I wanted to like this film and while I found many elements beautiful, I simply cannot feel the necessary empathy for the main character. I do understand this may have been intentional on Pasolini's part, but connection to the main character ultimately seals a film's fate for me.

AlonsoDelarte said...

I think the connection between musical keys and a film's soundtrack merits deeper investigation, and I am glad Prof. Elena Past has hinted at this connection.

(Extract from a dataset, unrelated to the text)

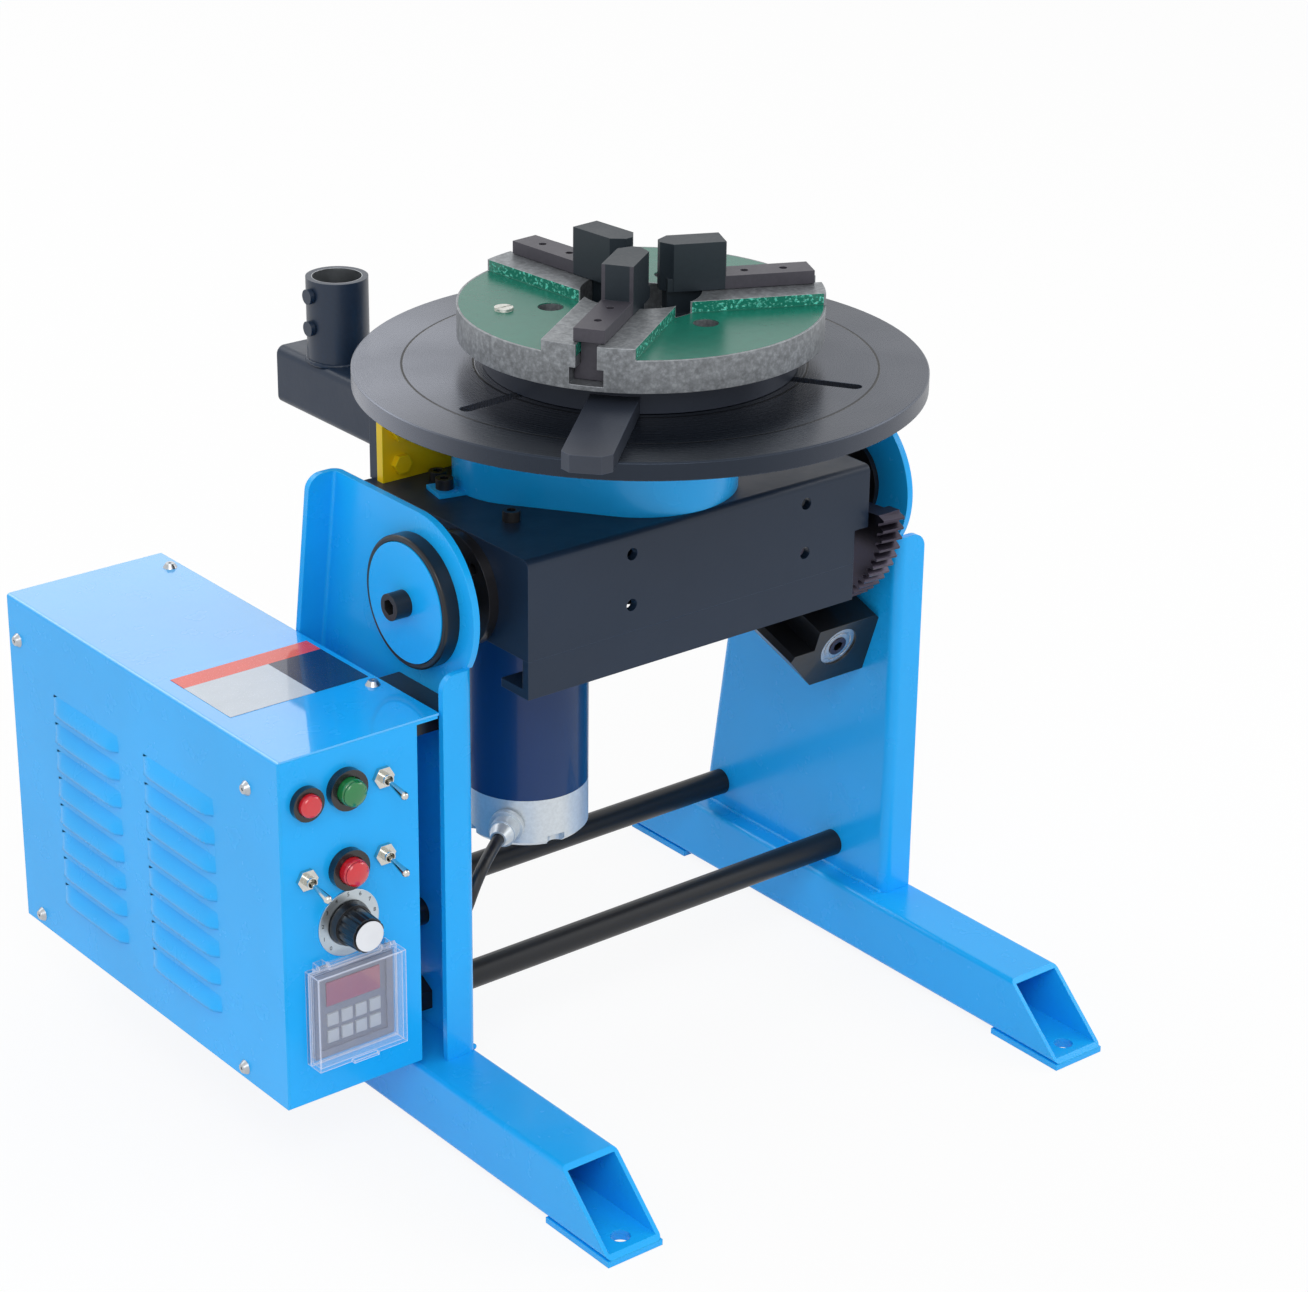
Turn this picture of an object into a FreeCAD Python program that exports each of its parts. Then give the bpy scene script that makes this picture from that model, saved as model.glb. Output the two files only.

From a purely notational viewpoint, there is no significant difference between C minor as it was written in the Baroque period (with two flats) and how it was written in the Classical period and afterwards (with three flats). But notation aside, there are significant differences in the ways composers used keys and theorists thought about them. The theorist Francesco Galeazzi, for example, said that B minor is not for "la musica di buon gusto" (I don't know if he ever heard Bach's Mass in B minor or Schubert's Unfinished Symphony). In Beethoven's case, we know that he studied a lot of the music of Bach even though Bach was actually obscure in Beethoven's time. Beethoven might have known Bach's Sankt Matthauspassion, which as Prof. Past mentioned, is in C minor (at least the sections Pasolini chose to use in Accattone). But for Beethoven, C minor is a "stormy, heroic tonality" (Wyatt, 2003) in which "he seems to be most impatient of any compromise" (Rosen, 2002) In my opinion, Bruckner's conception of D minor was most influenced by Bach, but for C minor it was Beethoven's usage that most shaped Bruckner's (and indeed most of the composers after Beethoven and even some of his contemporaries) use of the key.

Clearly, Accattone would be a different film if Pasolini had chosen C minor music by someone after Bach.